So get this. CDDB files contain junk like this:
- # Track frame offsets:
# Disc length: 3603 seconds
Those numbers are the starting sectors of each track on the disc. There are 75 sectors per second. So you convert those to seconds by dividing, and then find the length of each track by subtracting each from the previous. Oh, but wait, they don't give you the sector address of the end of the last track: for that one, it's expressed in seconds, for no sensible reason. Still, the info is there, right?
It turns out that if the last track on a CD is a data track (an ISO9660 file system) then there is a gap between the last track (the data track) and the second-to-last track (the last audio track.) This gap is exactly 11400 sectors (152 seconds, 2:32.) On some discs, you can actually see this track, it's a differently-shiny ring. Why's it there? I don't know. Why's it that size? I don't know. What if the data track is not the last track on the CD? (Does that even work?) I don't know.
So what this means is, when computing the length that a track should be, you have to subtract 152 seconds from the length of the second-to-last track, only if the last track is a data track.
How do you tell whether the last track is a data track? By hoping that the CDDB file contains the words "data track" in the title of that track, I guess. Yeah, that's reliable.

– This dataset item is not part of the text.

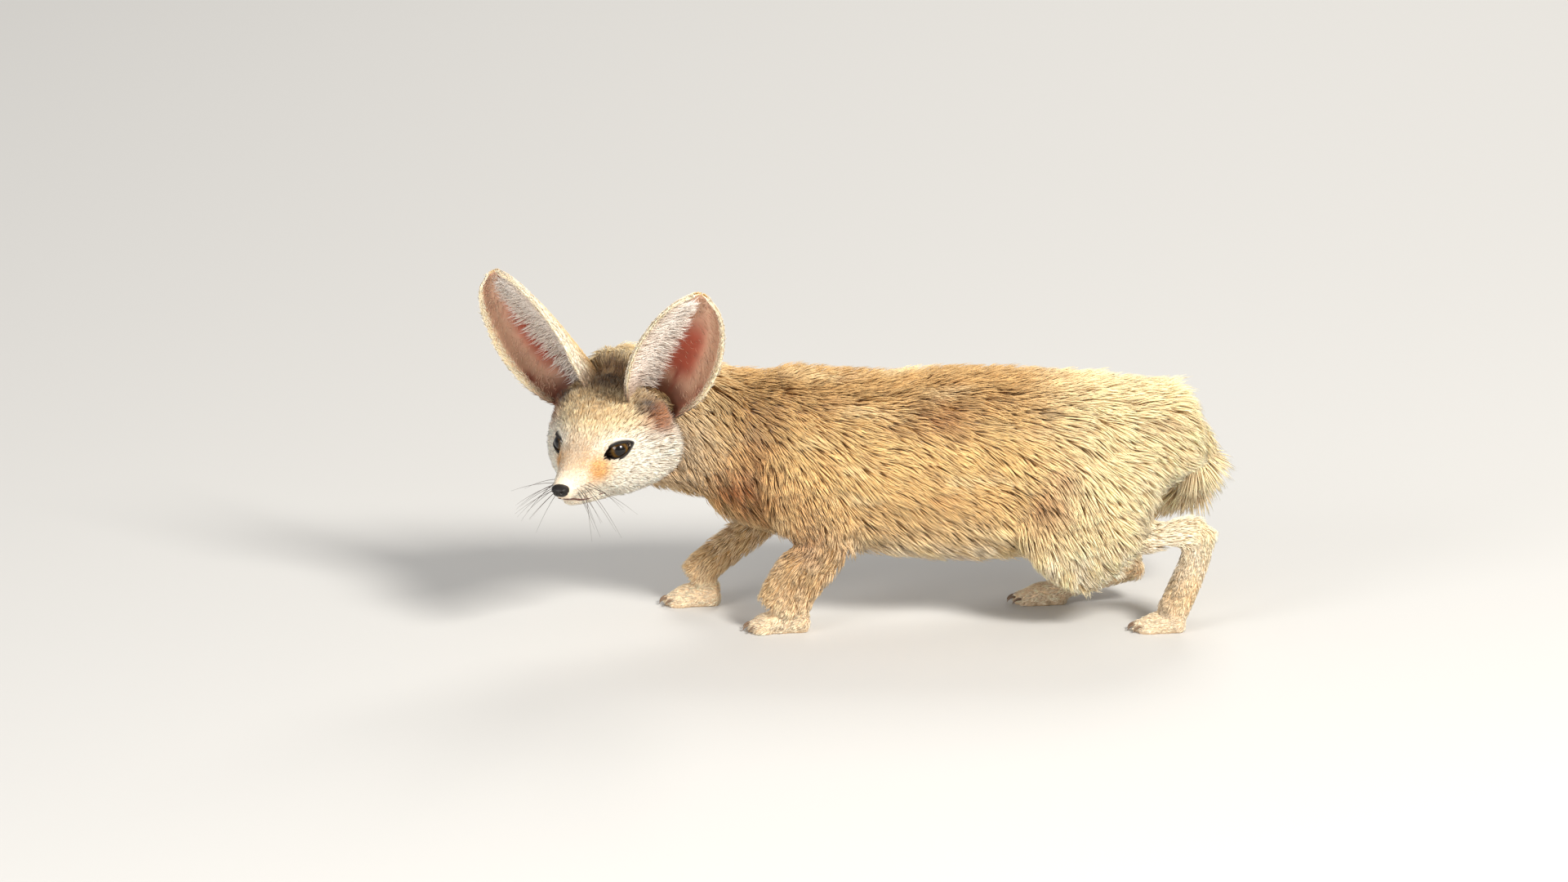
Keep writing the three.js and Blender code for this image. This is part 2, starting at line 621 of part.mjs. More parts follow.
// The brush: rings of locks that overlap like tiles, each ring turned half a lock past the last.
const BRUSH = { step: 28, around: 5, length: 44, width: 25 };
function tailLocks(from, to) {
  const locks = [];
  const rings = Math.round(((to - from) * TAIL_LENGTH) / BRUSH.step);
  for (let ring = 0; ring < rings; ring++) {
    const t = from + ((to - from) * (ring + 0.1)) / rings;
    for (let k = 0; k < BRUSH.around; k++) {
      const turn = (2 * Math.PI * (k + 0.5 * (ring % 2))) / BRUSH.around;
      const spine = tailSpine(t, turn, vary(BRUSH.length, 0.12));
      const rise = vary(brushRadius(t) - coreRadius(t), 0.1);
      locks.push(lock(spine, { width: BRUSH.width, rise, sunk: 3 }));
    }
  }
  return locks;
}

// A length of tail ends in flat faces square to its run, half the gap short of each cut.
function tailLength(from, to) {
  let body = joined([tailCore(from, to), ...tailLocks(from, to)]);
  for (const [t, way] of [[from, 1], [to, -1]].filter(([t]) => t > 0 && t < 1)) {
    const normal = tailPath.getTangentAt(t).multiplyScalar(way);
    body = body.trimByPlane(normal.toArray(), normal.dot(tailPath.getPointAt(t)) + GAP / 2);
  }
  return body;
}

// Nodes

const finish = {
  buff: new THREE.MeshStandardMaterial({ color: 0xd9b98a, roughness: 0.9, metalness: 0 }),
  cream: new THREE.MeshStandardMaterial({ color: 0xeadfc8, roughness: 0.9, metalness: 0 }),
  ear: new THREE.MeshStandardMaterial({ color: 0xe6cdb8, roughness: 0.85, metalness: 0 }),
  tip: new THREE.MeshStandardMaterial({ color: 0x3a2a1e, roughness: 0.9, metalness: 0 }),
  nose: new THREE.MeshStandardMaterial({ color: 0x17130f, roughness: 0.45, metalness: 0 }),
  eye: new THREE.MeshStandardMaterial({ color: 0x3d2410, roughness: 0.12, metalness: 0 }),
};
const fox = new THREE.Group();
function add(name, body, material) {
  const mesh = new THREE.Mesh(body.isBufferGeometry ? body : largest(body), material);
  mesh.name = name;
  fox.add(mesh);
}

// Head: the eyeballs sit in sockets behind lids, the mouth is the gap over the jaw.
const lids = SIDES.map(([, side]) => eyeball(side, LID_THICKNESS));
let head = joined([skull, nape, ...earFeet, ...lids]).add(cutBack(joined(ruff), [neck]));
for (const [, side] of SIDES) {
  head = head.subtract(solid(eyeball(side, GAP))).subtract(solid(lidOpening(side)));
}
add('head', cutBack(head, [nosePad]), finish.cream);
add('nose', nostrils.reduce((pad, hole) => pad.subtract(solid(hole)), solid(nosePad)), finish.nose);
add('jaw', cutBack(solid(jaw), [skull]), finish.cream);
for (const [name, side] of SIDES) {
  add(`eye_${name}`, eyeball(side), finish.eye);
  add(`ear_${name}`, cutBack(solid(ear(name, side)), [skull, nape, neck, ...earFeet]), finish.ear);
}

// The trunk with the tops of its legs is one body, parted by thin cuts.
const legTops = { shoulder: foreLegs, thigh: hindLegs };
const tops = Object.entries(legTops).flatMap(([part, legs]) => [legs.left[part], legs.right[part]]);
const trunk = joined([torso, neck, ...tops, ...bellyFringe, ...chestFringe]);
let middleTrunk = trunk.trimByPlane([1, 0, 0], NECK_CUT + GAP / 2);
const neckEnd = trunk.trimByPlane([-1, 0, 0], -(NECK_CUT - GAP / 2));
for (const [part, legs] of Object.entries(legTops)) {
  for (const [name, side] of SIDES) {
    add(`${part}_${name}`, middleTrunk.intersect(solid(legRegion(legs[name].region, side))), finish.buff);
    middleTrunk = middleTrunk.subtract(solid(legRegion(legs[name].region, side, GAP)));
  }
}
add('torso', middleTrunk, finish.buff);
add('neck', cutBack(neckEnd, [skull, nape, jaw, ...earFeet]), finish.buff);

for (const [name] of SIDES) {
  const fore = foreLegs[name];
  add(`forearm_${name}`, cutBack(solid(fore.forearm), [fore.shoulder, torso]), finish.cream);
  const forepaw = joined(pawPieces(fore)).subtract(solid(floor));
  add(`forepaw_${name}`, cutBack(forepaw, [fore.forearm]), finish.cream);
  const hind = hindLegs[name];
  add(`shank_${name}`, cutBack(solid(hind.shank), [hind.thigh, torso]), finish.cream);
  add(`hock_${name}`, cutBack(solid(hind.cannon), [hind.shank, hind.thigh]), finish.cream);
  const hindpaw = joined(pawPieces(hind)).subtract(solid(floor));
  add(`hindpaw_${name}`, cutBack(hindpaw, [hind.cannon]), finish.cream);
}

const rump = [torso, hindLegs.left.thigh, hindLegs.right.thigh];
for (const [k, name] of ['tail_base', 'tail_middle', 'tail_tip'].entries()) {
  const length = tailLength(TAIL_CUTS[k], TAIL_CUTS[k + 1]);
  add(name, cutBack(length, rump), name === 'tail_tip' ? finish.tip : finish.buff);
}

// The origin is the middle of the whole fox's box, on the floor.
const box = new THREE.Box3().setFromObject(fox);
const middle = box.getCenter(new THREE.Vector3());
fox.position.set(-middle.x, -middle.y, 0);

export default fox;
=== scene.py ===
# %% [markdown]
# # A fennec fox, life size and still
#
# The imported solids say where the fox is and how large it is. This script dresses them: one skin
# over the whole body, eyes with lids, a leathery nose, thin ears, claws, whiskers, and a coat of
# solid tufts that follows the lie of the real one.

import bmesh
import bpy
import numpy as np
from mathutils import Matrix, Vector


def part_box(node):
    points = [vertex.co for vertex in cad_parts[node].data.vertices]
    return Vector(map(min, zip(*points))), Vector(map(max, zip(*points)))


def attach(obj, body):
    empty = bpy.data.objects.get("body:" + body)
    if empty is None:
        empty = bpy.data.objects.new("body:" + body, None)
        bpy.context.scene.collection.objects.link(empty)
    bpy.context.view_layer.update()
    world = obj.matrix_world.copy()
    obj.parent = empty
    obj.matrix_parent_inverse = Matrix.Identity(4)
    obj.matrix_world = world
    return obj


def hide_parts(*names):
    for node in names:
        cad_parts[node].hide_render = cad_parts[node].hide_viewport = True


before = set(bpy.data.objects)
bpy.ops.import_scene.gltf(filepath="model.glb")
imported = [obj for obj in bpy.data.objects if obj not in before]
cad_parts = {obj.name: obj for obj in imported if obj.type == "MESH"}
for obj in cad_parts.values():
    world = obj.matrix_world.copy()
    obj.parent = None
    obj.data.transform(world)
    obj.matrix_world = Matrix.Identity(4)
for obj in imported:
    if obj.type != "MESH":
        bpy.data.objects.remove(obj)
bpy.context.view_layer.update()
print("nodes to dress:", len(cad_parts))

# %% [markdown]
# ## Where things are
#
# All shapes are worked out in millimetres, with the fox facing -X and its left side at -Y, the
# way its solids were drawn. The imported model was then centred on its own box, so the whole drawing
# is shifted. The eyes are the most exact landmark, so their boxes give the shift.

# %% Frames of reference
MM = 0.001
SIDES = ((1, "left"), (-1, "right"))

EYES_AT = np.array([-184.0, -60.0, 115.0])
HEAD_YAW = np.radians(64.0)
HEAD_PITCH = np.radians(6.0)
FORWARD = np.array([
    -np.cos(HEAD_YAW) * np.cos(HEAD_PITCH),
    -np.sin(HEAD_YAW) * np.cos(HEAD_PITCH),
    -np.sin(HEAD_PITCH),
])
LEFTWARD = np.array([np.sin(HEAD_YAW), -np.cos(HEAD_YAW), 0.0])
HEAD_AXES = np.array([FORWARD, LEFTWARD, np.cross(FORWARD, LEFTWARD)])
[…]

And, just to keep things interesting, it turns out that older versions of grip and cdparanoia didn't skip over this gap when ripping: instead, they would append 152 seconds of silence onto the end of the second-to-last track. So now my script that sanity-checks the lengths of the files has to consider two different lengths to be "right", since I now have CDs that were ripped both ways.
Whee. Love love love supporting standards invented by 12-year-olds.
Of course the reason that I use CDDB files at all in Gronk is because of the mind-blowing worthlessness of ID3 tags (32 character limits on titles, etc.) Yay more standards invented by 12-year-olds. (Please don't even mention ID3v2 or Ogg. I laugh at you, you silly person.)